Aus der Evolutionsmedizin stammt die These, dass unsere Gene noch auf Steinzeit-Niveau sind. Wenn das so ist: Passt das dann zu unserem postmodernen Leben?
Es war einmal der Mensch
84.000 Generationen lang, mithin 99,5 Prozent seiner Zeit auf Erden, pirschte Homo sapiens auf zwei Beinen übers Land, sammelte und jagte, aß Nüsse, Beeren, Früchte, Fleisch und hatte auch mal ein paar Tage nichts im Bauch, je nach Jagd- und Sammelglück. Das Angebot an Salzen war knapp, Stress nicht dauerhaft: Die Gene des Menschen, die seinen Körperbau, seinen Stoffwechsel und sein Immunsystem bestimmen, haben sich durch die Kräfte der Evolution so weit an diese Verhältnisse angepasst, dass sich der Homo sapiens emsig vermehren konnte.

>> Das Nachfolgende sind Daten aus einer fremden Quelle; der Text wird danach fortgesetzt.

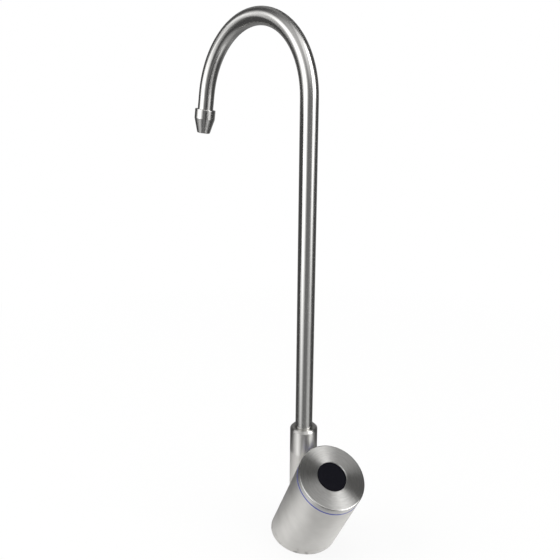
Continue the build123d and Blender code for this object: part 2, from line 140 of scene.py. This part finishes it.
def press(tree, shader, height, depth):
    """Relief of a surface, where a height of one stands as far out as this, in metres."""
    bump = tree.nodes.new("ShaderNodeBump")
    bump.inputs["Distance"].default_value = depth
    tree.links.new(height, bump.inputs["Height"])
    tree.links.new(bump.outputs[0], shader.inputs["Normal"])


def object_place(tree):
    """Place of a point in the piece, in metres."""
    return tree.nodes.new("ShaderNodeTexCoord").outputs["Object"]


def from_axis(tree, foot, way):
    """How a point lies to an axis: the vector from it, the distance from it, the length along it."""
    arm = vector_of(tree, "SUBTRACT", object_place(tree), foot)
    radial = vector_of(tree, "SUBTRACT", arm, vector_of(tree, "PROJECT", arm, way))
    return radial, vector_of(tree, "LENGTH", radial), vector_of(tree, "DOT_PRODUCT", arm, way)


def lay_tangent(tree, shader, direction):
    """Tangent of a brushed surface, from a direction in the piece."""
    turn = tree.nodes.new("ShaderNodeVectorTransform")
    turn.vector_type = "VECTOR"
    turn.convert_from, turn.convert_to = "OBJECT", "WORLD"
    tree.links.new(direction, turn.inputs[0])
    tree.links.new(turn.outputs[0], shader.inputs["Tangent"])


def turned_lines(tree, shader, foot, way, line, brushing, sweep=1.5):
    """Finish whose fine lines run round an axis, as a lathe or a brush leaves them: the noise is
    line wide across and long round the axis, and the gloss spreads across the lines."""
    radial, away, along = from_axis(tree, foot, way)
    outwards = vector_of(tree, "NORMALIZE", radial)
    lay_tangent(tree, shader, vector_of(tree, "CROSS_PRODUCT", way, outwards))
    shader.inputs["Anisotropic"].default_value = brushing
    shader.inputs["Anisotropic Rotation"].default_value = quarter_turn
    across = sum_of(tree, "DIVIDE", sum_of(tree, "ADD", away, along), line)
    streak = vector_of(tree, "ADD", vector_of(tree, "SCALE", way, scale=across),
                       vector_of(tree, "SCALE", outwards, scale=sweep))
    return speckle(tree, streak, 1.0, detail=3.0)


def dress(material, *names):
    """Give CAD nodes their finished material."""
    for name in names:
        nodes[name].data.materials[0] = material


satin_casting, tree, shader = new_finish("satin_casting", metallic=1.0)
lines = turned_lines(tree, shader, barrel_foot, barrel_way, barrel_line, barrel_brushing)
place = object_place(tree)
# Painted shade at the foot, broken into spots, mixed with the cloudy tone that the casting has all over.
near_foot = ramp(tree, coordinate(tree, place, "Z"), 1.0, 0.0, 0.0, foot_shade_height)
spots = ramp(tree, speckle(tree, place, foot_shade_spot, detail=4.0), 0.0, 1.0, *foot_shade_range)
painted_foot_shade = sum_of(tree, "MULTIPLY", near_foot, spots)
cloud = speckle(tree, place, cloud_size, detail=3.0)
cloud_and_foot_shade = sum_of(tree, "MAXIMUM", painted_foot_shade, ramp(tree, cloud, 0.0, cloud_stain))
stain(tree, shader, cloud_and_foot_shade, barrel_colour, barrel_stain_and_shade)
uneven = ramp(tree, cloud, -cloud_gloss, cloud_gloss)
tree.links.new(sum_of(tree, "ADD", uneven, ramp(tree, lines, *barrel_gloss)), shader.inputs["Roughness"])
press(tree, shader, sum_of(tree, "ADD", lines, speckle(tree, place, blast_grain)), barrel_relief)
dress(satin_casting, "barrel_body")

# Stem: stainless bar, turned, bored and finely brushed round its axis, brazed into the barrel's
# sleeve. It is polished above a line and satin below it, and the supply's thread is cut in its foot.
stem_foot = (0, 0, 0)
upright = (0, 0, 1)
stem_colour = (0.64, 0.63, 0.61, 1)
stem_gloss = (0.28, 0.34)
stem_satin = 0.60
stem_brushing = 0.96
stem_line = 0.0004
stem_relief = 0.0000008
polish_level = 0.0673
polish_edge = 0.0002
thread_reach = 0.0079
thread_top = 0.0135
thread_pitch = 0.00134
thread_over_lines = 600.0  # how much deeper the thread is than the brushed lines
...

Und das ist, rein biologisch gesehen, das Einzige, was zählt: gesunde Nachkommen großzuziehen. Möglichst viele. Gesundheit ist der Natur nur so lange wichtig, bis der evolutionäre Sinn des Lebens erfüllt werden kann. Dafür genügen vier Lebensjahrzehnte. Alles danach ist, jedenfalls in den Augen der der Evolutionsmedizin ‚Luxus’.
Vom Jäger und Sammler zum …
Nach evolutionsmedizinischer Lesart liegt die Liebe vieler zu gesalzenen Erdnüssen oder Chips daran, dass der (steinzeitliche) Körper vorsorglich gar nicht genug vom Salz bekommen kann (der nächste lange Wüstenmarsch kommt bestimmt). Liebt Zucker und Fett als Geschmacksträger und will sie ständig lagern, denn er „weiß“: Das Jagd- und Sammelglück bleibt auch mal aus.
… postmodernen Langzeit-Sitzer
Selbst im bequemen Bürosessel reagiert unser Paläo-Körper noch, als attackiere ihn ein Säbelzahn-Tiger, wenn beruflicher Druck aufkommt. Entscheidender Unterschied: Der Druck von heute ist in vielen Fällen Dauerstress. Und nicht nur das. Konsequent weitergedacht ist das programmierte genetische Erbe eine Hauptursache vieler Zivilisationserkrankungen, die den Menschen in westlichen Industrieländern meist vom 40. bis 100. Lebensjahr plagen.